Bag ban to reach Nebraska?


Reduce, reuse and recycle are modern day commandments directing the lives of consumers who are becoming increasingly aware of the environmental impacts of their consumption habits. 

Something once shrugged off as insignificant yet completely necessary for the sake of convenience is today facing bans in states across the U.S. 

Plastic Bags. 

New York state law took effect March 1 that prohibits the distribution of plastic carryout bags. California led the way with a state-wide ban on single-use plastic bags at large retail stores in 2014, and other states may be considering doing the same. 

Has this been a conversation in Nebraska? 

“There’s nothing to prevent Lincoln from banning plastic bags right now,” said Kathy Siefken, executive director of the Nebraska Grocery Industry Association. 

“We are not in conflict on a long-term goal,” said Jim Otto, president at Nebraska Retail Federation. 

As it turns out, Nebraska has had conversations in the Legislature and with retailers about topics like plastic bags throughout the state. Two bills in the Legislature would limit the use of plastic bags and require the same policy to apply statewide.  LB 905 implements a 5 cent fee on single-use checkout bags at for-profit stores and LB 861 would create uniform regulation of consumer merchandise and containers across Nebraska. 

But stakeholders in the shopping bag world disagree on the best approach. 
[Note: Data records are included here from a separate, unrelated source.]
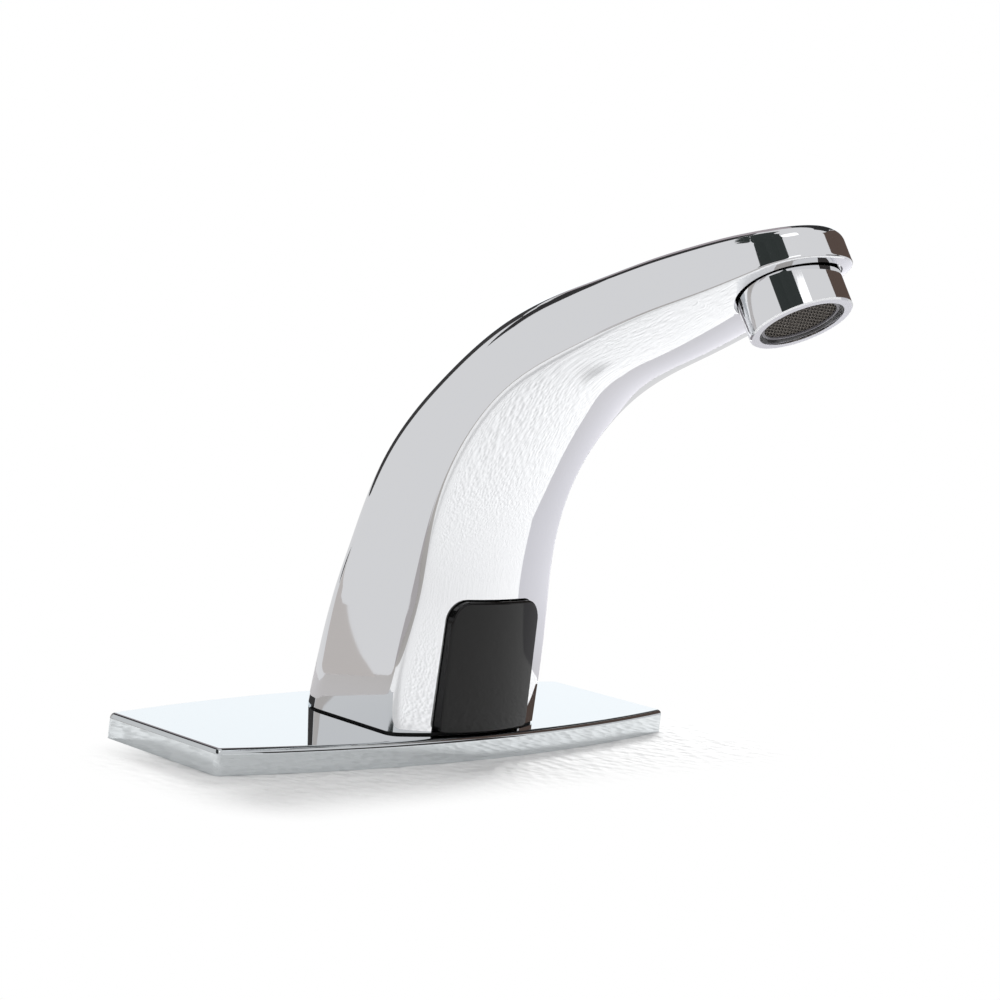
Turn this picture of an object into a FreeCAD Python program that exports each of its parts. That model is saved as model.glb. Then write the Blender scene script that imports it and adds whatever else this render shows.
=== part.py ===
import FreeCAD, Part
import math
import os
import Sketcher

# A touchless basin tap: a curved hollow casting on a bowed deck plate, a sensor
# behind a black window at its foot, an aerator screwed into the spout end, and a
# threaded shank with a lock nut that clamps it all to the deck.
# Millimetres. Z is up, X runs along the plate, the spout points to -Y.
# The origin is on the shank's axis at the underside of the deck plate.

V = FreeCAD.Vector
X_AXIS = V(1, 0, 0)
doc = FreeCAD.newDocument("SensorTap")
sheet = doc.addObject("Spreadsheet::Sheet", "Sizes")


# ---- sizes that know both their value and how they were worked out ---------------

class Size:
    """A number with the spreadsheet expression that gives it."""

    def __init__(self, value, text):
        self.value = value
        self.text = text

    def __add__(self, other):
        return combine(self, other, "+", self.value + number(other))

    def __radd__(self, other):
        return combine(other, self, "+", number(other) + self.value)

    def __sub__(self, other):
        return combine(self, other, "-", self.value - number(other))

    def __rsub__(self, other):
        return combine(other, self, "-", number(other) - self.value)

    def __mul__(self, other):
        return combine(self, other, "*", self.value * number(other))

    def __rmul__(self, other):
        return combine(other, self, "*", number(other) * self.value)

    def __truediv__(self, other):
        return combine(self, other, "/", self.value / number(other))

    def __neg__(self):
        return Size(-self.value, "(-1 * " + self.text + ")")


def number(size):
    return size.value if isinstance(size, Size) else size


def text(size):
    return size.text if isinstance(size, Size) else repr(size)


def combine(left, right, sign, value):
    return Size(value, "(" + text(left) + " " + sign + " " + text(right) + ")")


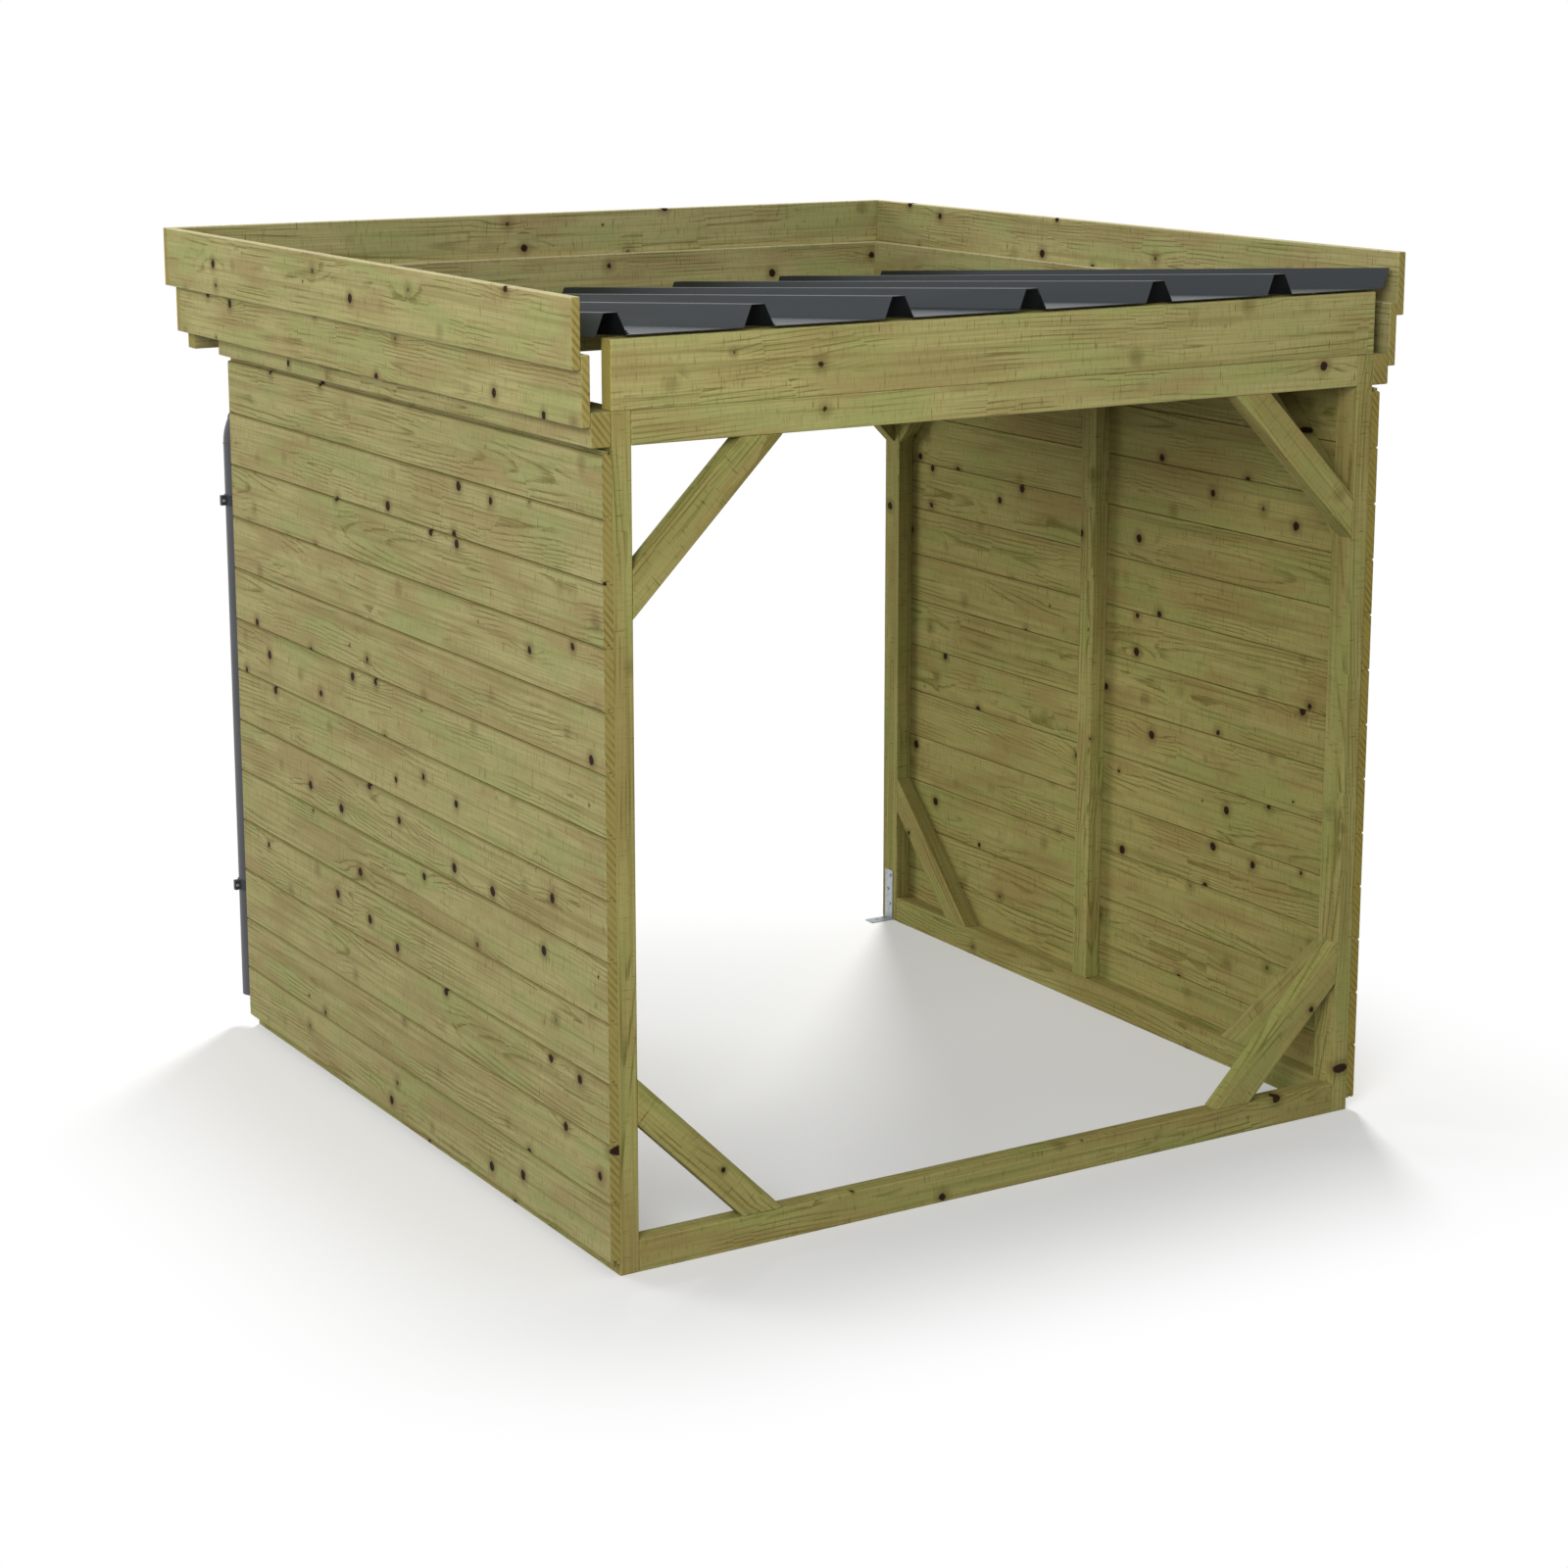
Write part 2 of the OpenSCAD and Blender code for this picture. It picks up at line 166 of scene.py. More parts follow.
class LogStoreRainwater(bpy.types.PropertyGroup):
    """Gutter, downpipe and clamps"""

    pipe_width: bpy.props.FloatProperty(
        name="Pipe width", description="Diameter of the downpipe", default=60 * MM, unit="LENGTH")
    clamp_height: bpy.props.FloatProperty(
        name="Clamp height", description="Height of a pipe clamp", default=25 * MM, unit="LENGTH")
    ear_thickness: bpy.props.FloatProperty(
        name="Ear thickness", description="Thickness of both ears that the clamp bolt joins",
        default=12 * MM, unit="LENGTH")
    shell: colour_property("Gutter and pipe", "Dark grey rainwater plastic", "#47484C")
    clamp: colour_property("Clamps", "Near-black glass-filled plastic", "#222429")
    dust: colour_property("Dust", "Dust on the plastic", "#77777A")


class LogStoreFixings(bpy.types.PropertyGroup):
    """Foot angles, their screws and the clamp bolts"""

    head: bpy.props.FloatProperty(
        name="Head", description="Diameter of a pan-head screw", default=9 * MM, unit="LENGTH")
    head_height: bpy.props.FloatProperty(
        name="Head height", description="Height of a pan-head screw", default=3 * MM, unit="LENGTH")
    screw_pitch: bpy.props.FloatProperty(
        name="Screw pitch", description="Distance between the screws of a foot angle",
        default=42 * MM, unit="LENGTH")
    zinc: colour_property("Zinc", "Hot-dip zinc on the angles and screws", "#B4B9BE")
    zinc_dark: colour_property("Dark zinc", "Crystals of the zinc turned from the light", "#8B9095")
    rubber: colour_property("Rubber", "EPDM rubber of the washers", "#1B1B1C")
    chalk: colour_property("Chalk", "Bloom on weathered rubber", "#4B4B4A")


class LogStoreStage(bpy.types.PropertyGroup):
    """Camera, floor and light"""

    eye: bpy.props.FloatVectorProperty(
        name="Eye", description="Place of the camera", size=3,
        default=(-3.947, -6.621, 2.602), subtype="XYZ", unit="LENGTH")
    turn: bpy.props.FloatProperty(
        name="Turn", description="Angle that the camera looks away from +Y, towards +X",
        default=math.radians(31.329), subtype="ANGLE")
    dip: bpy.props.FloatProperty(
        name="Dip", description="Angle that the camera looks down",
        default=math.radians(11.735), subtype="ANGLE")
    lens: bpy.props.FloatProperty(
        name="Lens", description="Focal length on a 36 mm sensor, in millimetres", default=73.91)
    lens_drop: bpy.props.FloatProperty(
        name="Lens drop", description="How far the lens sits below the sensor's middle, in widths",
        default=0.0787)
    sky: bpy.props.FloatProperty(
        name="Sky strength", description="Strength of the even light from all round", default=0.38)
    key: bpy.props.FloatProperty(
        name="Key power", description="Power of the large lamp at the front left", default=300.0)
    back: bpy.props.FloatProperty(
        name="Back power", description="Power of the large lamp at the back left", default=218.0)
    rim: bpy.props.FloatProperty(
        name="Rim power", description="Power of the large lamp at the back right", default=530.0)
    top: bpy.props.FloatProperty(
        name="Top power", description="Power of the soft lamp overhead", default=35.0)
    floor: colour_property("Floor", "Pale floor as the camera sees it", "#F2F2F2")
    floor_bounce: colour_property("Floor bounce", "Floor as the light sees it", "#949494")
    floor_white: bpy.props.FloatProperty(
        name="Floor white", description="Share of plain white that the camera sees in the floor",
        default=0.22, min=0.0, max=1.0, subtype="FACTOR")
    shadow_reach: bpy.props.FloatProperty(
        name="Shadow reach", description="Distance from the walls at which the floor is all white",
        default=0.85, unit="LENGTH")


SETTINGS = {
    "logstore_timber": LogStoreTimber,
    "logstore_roof": LogStoreRoof,
    "logstore_rainwater": LogStoreRainwater,
    "logstore_fixings": LogStoreFixings,
    "logstore_stage": LogStoreStage,
}


# ---- colours and nodes ----

def linear(hex_code):
    """The linear RGBA of an sRGB colour such as #A79F6E"""
    def channel(value):
        return value / 12.92 if value <= 0.04045 else ((value + 0.055) / 1.055) ** 2.4
    return tuple(channel(int(hex_code[k:k + 2], 16) / 255) for k in (1, 3, 5)) + (1.0,)


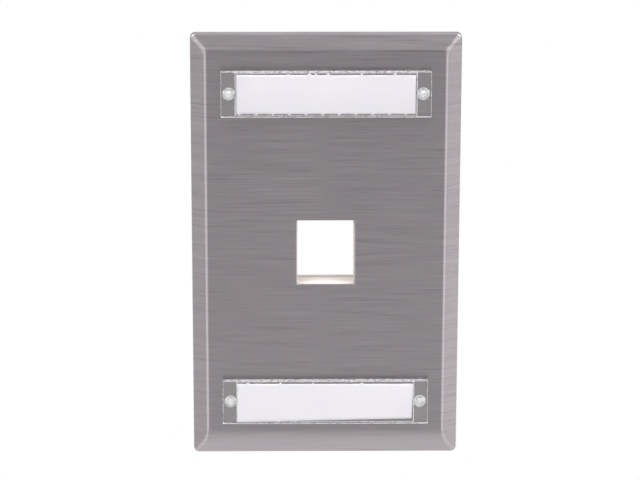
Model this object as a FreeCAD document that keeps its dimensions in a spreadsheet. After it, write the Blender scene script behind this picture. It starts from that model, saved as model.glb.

“I think it would be in everyone’s best interest to make sure that they are making decisions based on science, not on emotion,” Siefken said. 

Siefken said she’s been working against plastic bag bans for two years now. Her main reasons for opposing the ban is the economic impact to customers and the government getting in the way of companies and producers to make the choice and change themselves. 

Siefken said that while she was driving to pick up lunch for everyone in her office, she saw a plastic bag in a tree. She said it really irritated her and understood that it was an emotion that others would act on. 

Yet, Siefken said she also understands the efforts of businesses to promote environmentally friendly practices and sees the main issue behind that bag in the tree as an irresponsible disposal and failure to recycle. The issue was the consumer’s behavior, not the bag itself.  

“My job is to try to educate people as to what our industry is actually doing,” Siefken said. 

“When the government steps in the middle of the consumer and the manufacturer and starts building brick walls, all it does is slow down and cost business more money,” Siefken said. “Customers are driving the plastics issue, and the recycling issue. Manufacturers and sellers of merchandise are competing for those customers.”

Siefken said that the business community is already developing programs and technology to change their packaging to use more recycled or recyclable materials because that is exactly what their customers are now looking for. 

“If you just let business or industry work on the fixes, use their expertise, let them use their dollars and let them develop their own plans to meet the needs of the consumers, they’re going to do it,” Siefken said. 

Todd Wiltgen, public policy specialist with the Lincoln Chamber of Commerce, is more focused on the economic implications of a ban. 

“For consumers, there’s a convenience and a cost to it,” Wiltgen said.   

An alternative to a plastic bag ban with the same intention of limiting plastic consumption would be placing fees on bags. Placing fees on only plastic, however, would increase the cost to merchants that provide paper bags that customers would turn to. 

“The recycling people and the people in the industry have the same goal. They want to get rid of plastic bags. They just want to figure out and agree on a way to do it,” Otto said. “As far as our actual position, we being the Nebraska Retail Federation are opposed to a ban, but we are not opposed to a fee.”

Otto said that from studies he’s seen, fees actually change behavior of consumers more than bans do. Completely banning bags would leave customers without a way to carry their groceries home if they had forgotten to bring reusable bags and deprive them of what is often another tool used later such as for trash bag liners or picking up after pets. 

“People are using those single-use plastic bags more than once. And every time they use those bags, it makes a bigger positive impact on the environment,” Siefken said. 

Siefken gave an example of parents that use disposable diapers. Diapers cannot be thrown away in the trash without being contained and if their old grocery bags are no longer available, parents go to the shelves to buy thicker plastic products which ultimately contribute more to a landfill. 

Siefken also said that low-income or fixed-income families would have a financial burden of needing to buy a new bag or consistently paying fees to get groceries home. She suggested leaving bags available as they are now and just enforcing more recycling. 

“If you’re going to be responsible for your own actions, then I believe that you should be responsible enough to take the plastic bag that you took out of the grocery store, back to the grocery store, and have it recycled,” Siefken said. 

Nebraska lawmakers have discussed the bill LB 905 which implements a 5 cent fee on checkout bags. People like Jim Otto with the Nebraska Retail Federation suggest a higher fee to further discourage consumers from using plastic and decreasing litter in the environment. 

Both Otto and Siefken said they believe Lincoln and Nebraska as a whole have the resources to be more responsible with plastic bag consumption and follow efforts states like New York and California have made. The question of whether a legislative ban, imposed fee or enforced recycling is the best solution, is still left unanswered.